Human resource planning is a critical activity in human resource management and it involves the
assessment of human resource demand in an organization. It includes forecasting of labour
requirements and the future need for more or less labor (Mathis & Jackson, 2006). Human
resource strategies developed as a result of the strategic activities that were adopted to address
the perennial shortage and excesses of labor in some periods during the trading period mostly
over a year (Beer, Spector, Lawrence, Quin & Walton, 1984). In the early 1980’s, Atkinson
(1984) developed the flexible firm model where employees would be engaged over short term
periods or rotated over a shift through job sharing and more periphery group of employees would
be hired when there was need for more labour.
Human resource planning involves; a) the evaluation and appreciation of an organizations
existing human labour b) an estimation of the current human or manpower resources that would
still be available at a particular date as forecasted in future c) the additional requirement of
labour as per the objectives of the organization at a particular date and d) the necessary measures
to be undertaken to ensure that the labour requirements would be ready at the forecasted date.
The major objectives of human resource planning are to develop the human resource
requirements as per the business objectives and strategies, reduce the uncertainties that develop
due to staff high turnover by utilizing all the skills that the organization has in its manpower
while taking care of the needs and aspirations of all the employees (Baird & Meshoulam, (1988).
Human resource strategies and planning alleviates the irregularities and the unpredictability’s
that characterize unplanned human resource departments. Atkinson (1984) further supported the
promotion of agency workers who could be hired for a specific type of work as a strategy to curb

short term labour shortages without the organization having any employment responsibility after
the work has been completed (Walsh & Deery, 1999).
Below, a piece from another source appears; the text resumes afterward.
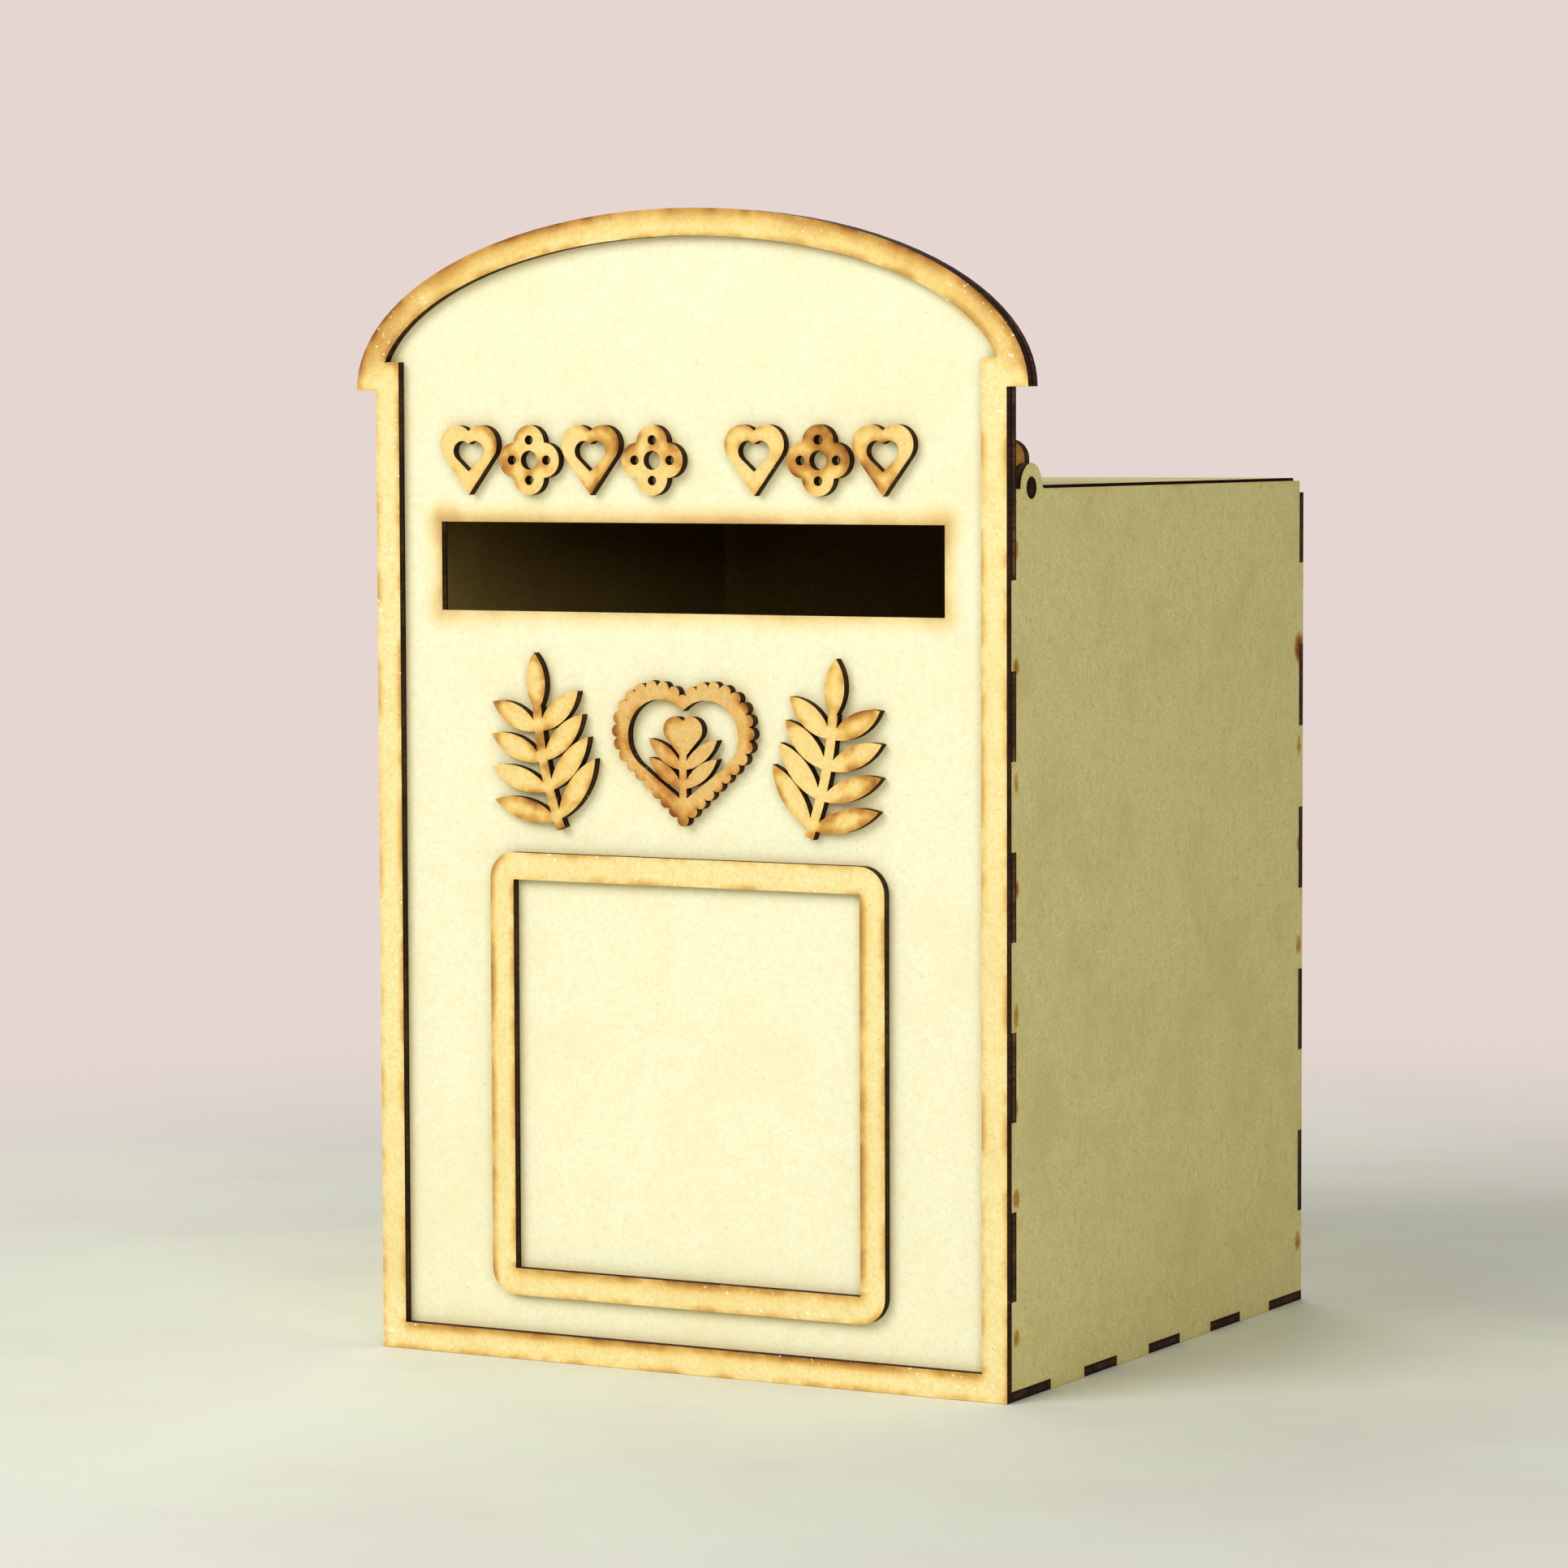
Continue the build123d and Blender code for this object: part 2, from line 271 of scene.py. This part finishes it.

The growing realization that workers are also a valuable asset to any company has led to the
management of talents among employees to develop the employee efficiencies and also as a way
of retaining good and talented employees in the organization. Michaels, Handifeld-Jones &
Axelrod (2001) clarified that high staff turnover could be easily averted by human resource
planning and engagement of employees through talent development and management. Most
organizations invest a lot resource to attract and retain the best talents. However, the strategies
should be researched well to avoid negative backlash to the organization in case the employees
are against the company’s talent promotion (CIPD, 2014). Career development is one of the
concepts of talent development among employees that an organization can adopt to engage the
employees as well as to retain them much longer in the organization hence reduce staff turnover.
Employee engagement is a modern approach in HRM that allows the employees to understand
that the organization requires more than their physical presences while at work. Employee
engagement involves several dimensions of intellectual, affective and social engagement (CIPD,
2013). The employees should be made to contribute intelligently through positive thinking and
active involvement in work related discussions. These efforts can be only achieved by engaging
the employee positively through positive organization strategies that make the employee feel
positive about his contribution and engagement by the organization (Valentin, 2014).

Mathis, R. L. & Jackson, J.H. (2006) Human Resource Management, 11th ed. Mason: Thomson
South-Western, 175-87.
Atkinson, J., 1984, ‘Manpower strategies for flexible organizations’, Personnel Management,
August, pp.28-31.
Baird, L. & Meshoulam, D., 1988, ‘Managing two fits of strategic human resource management’
Academy of Management Review, 13 (1), pp.116-128.